Mayer’s lecture focused on “Healthy Brain, Health Plant,” a tour from the brain to the gut, and down to the soil.
“Communication between the gut microbiome and the brain is a ubiquitous, ancient, evolutionary conserved system that modulates host behavior,” he explained.
Key components of plant-based diets, he added, act through the gut microbiome to produce gut and brain health, and that the soil’s microbiome has a major influence on the health of plants, the gut microbiome, and even the brain.
“If you get deeper into this, you realize that many of our problems of health go way back to the beginning with the soil and the way we grow food in this current industrial environment,” he said.
Mayer gave a holistic view of the possible connection between the microbes in a person’s gut and their brain function.

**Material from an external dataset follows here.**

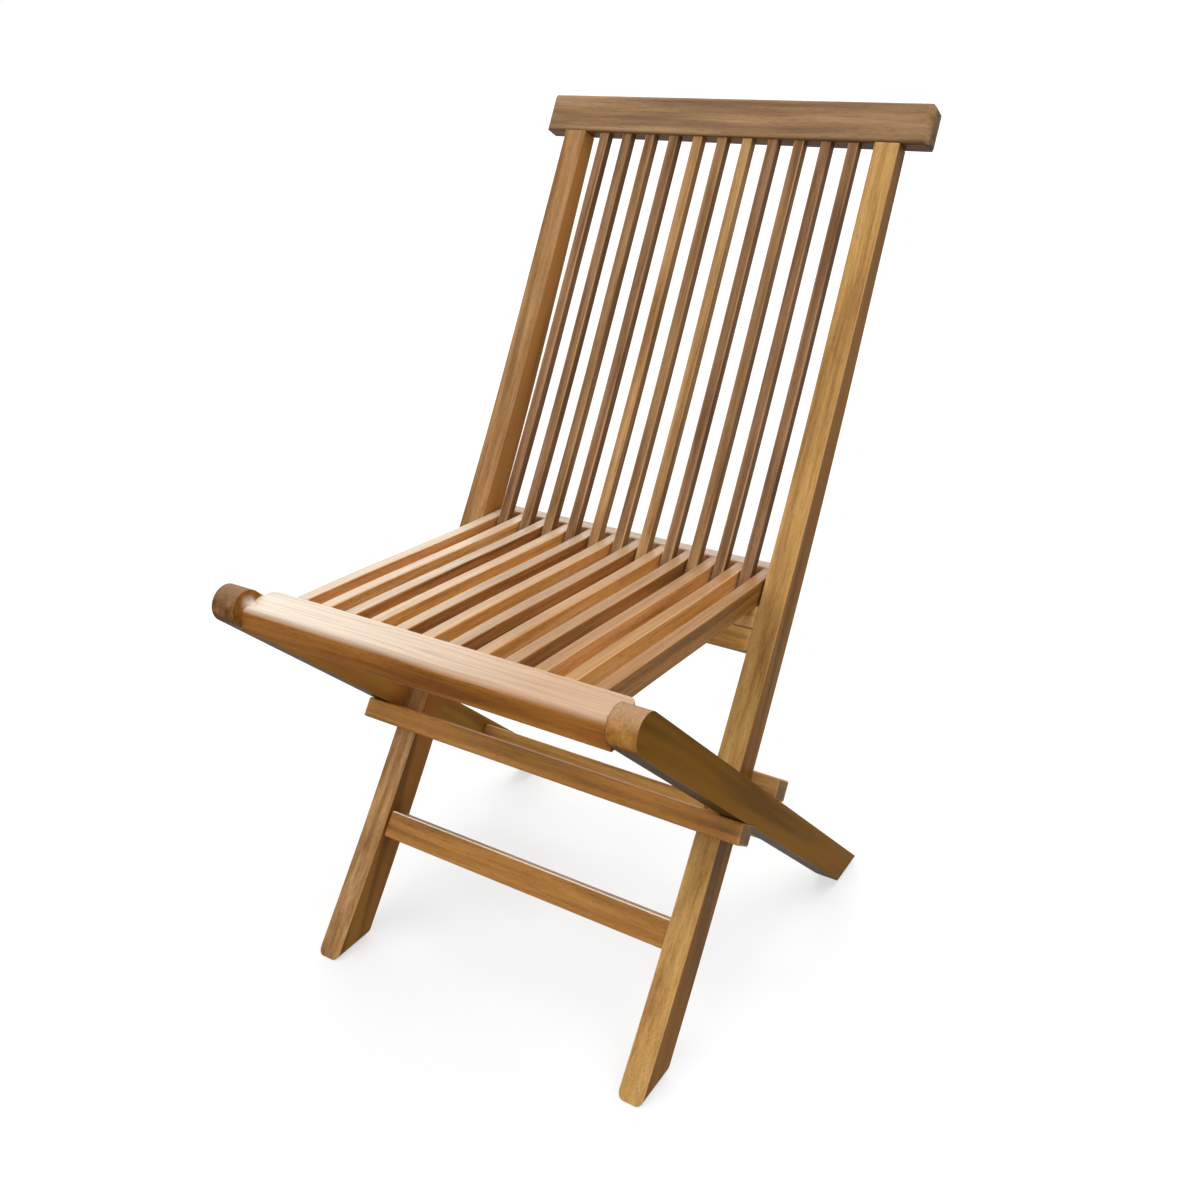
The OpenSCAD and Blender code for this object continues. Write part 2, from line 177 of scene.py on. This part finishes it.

Lavretsky followed Mayer’s enthusiastically received lecture with a talk about the use of many different forms of mind-body therapies for treatment and prevention of late-life mood and cognitive disorders.
She said that use of practices such as yoga and tai chi are growing rapidly, especially among younger adults.
“There’s a cultural shift, which I think is related to the generational shift of younger adults being more open to alternative techniques and integrative techniques that older adults might not be accepting of,” she said. But, she added, baby boomers also are becoming more open to new complimentary forms of medicine.
“Research is used to identify common and specific features that mind-body medicine produces by studying its effects on brain mechanisms, physiology, and psychology, as well as clinical outcomes of various diseases,” Lavretsky said.
She also spoke about the importance of resilience in overcoming trauma, and how resilience can be enhanced through integrative medicine and the use of mind-body interventions to result in effective coping of stress and turning adversity into opportunity for growth.
Attendees also had the chance to pepper a panel of experts with questions. Panelists included Lavretsky; Scott Jackson, PhD, group leader of complex microbial systems at the National Institute of Standards and Technology and adjunct assistant professor of clinical research and leadership at SMHS; patient and yoga teacher Judi Eskovitz; Neal Barnard, MD ’80, RESD ’84, president of the Physicians Committee for Responsible Medicine and adjunct associate professor of medicine at SMHS, and Mikhail Kogan, MD, director of the GW Center for Integrative Medicine and assistant professor of medicine at SMHS. Leigh Frame, PhD, MHS, director of the integrative medicine program at SMHS, moderated the panel.
The audience asked questions on various mind-health and microbiome topics, including about supporting mindfulness during the transition from the hospital to home, reimbursements for yoga therapy, the use of antioxidants and probiotics, and nutrition as part of education in and outside the classroom.
Among them was Saurab Faruque, a graduate student in the Milken Institute School of Public Health at GW.
“The second lecture had a huge impact on me, especially since I’m interested in cognitive aging, and it showed me how current research is bridging the gap between Eastern and Western practices,” said Saurab, who is pursuing a master of public health degree in community oriented primary care. “Dr. Lavretsky’s studies suggest that mindfulness practices, specifically tai chi, are significantly more effective cognitive resiliency builders in older adults than traditional methods.”
After the panel session, attendees gathered for a reception, where they had the chance to talk with the panelists and each another at length about the lectures and the burgeoning field of integrative medicine.
OIMH was established thanks to a donation of $500,000 by GW alumnus Patrick Sung, PhD, JD ’77. The office supports GW medical and academic faculty in integrative medicine practice and research, and also engages with the larger community of complementary and alternative medicine practitioners. Sung, who was diagnosed with myasthenia gravis, worked with Pan to explore therapies other than the traditional offering, and he credits the integrative medicine approaches he adopted with his remission.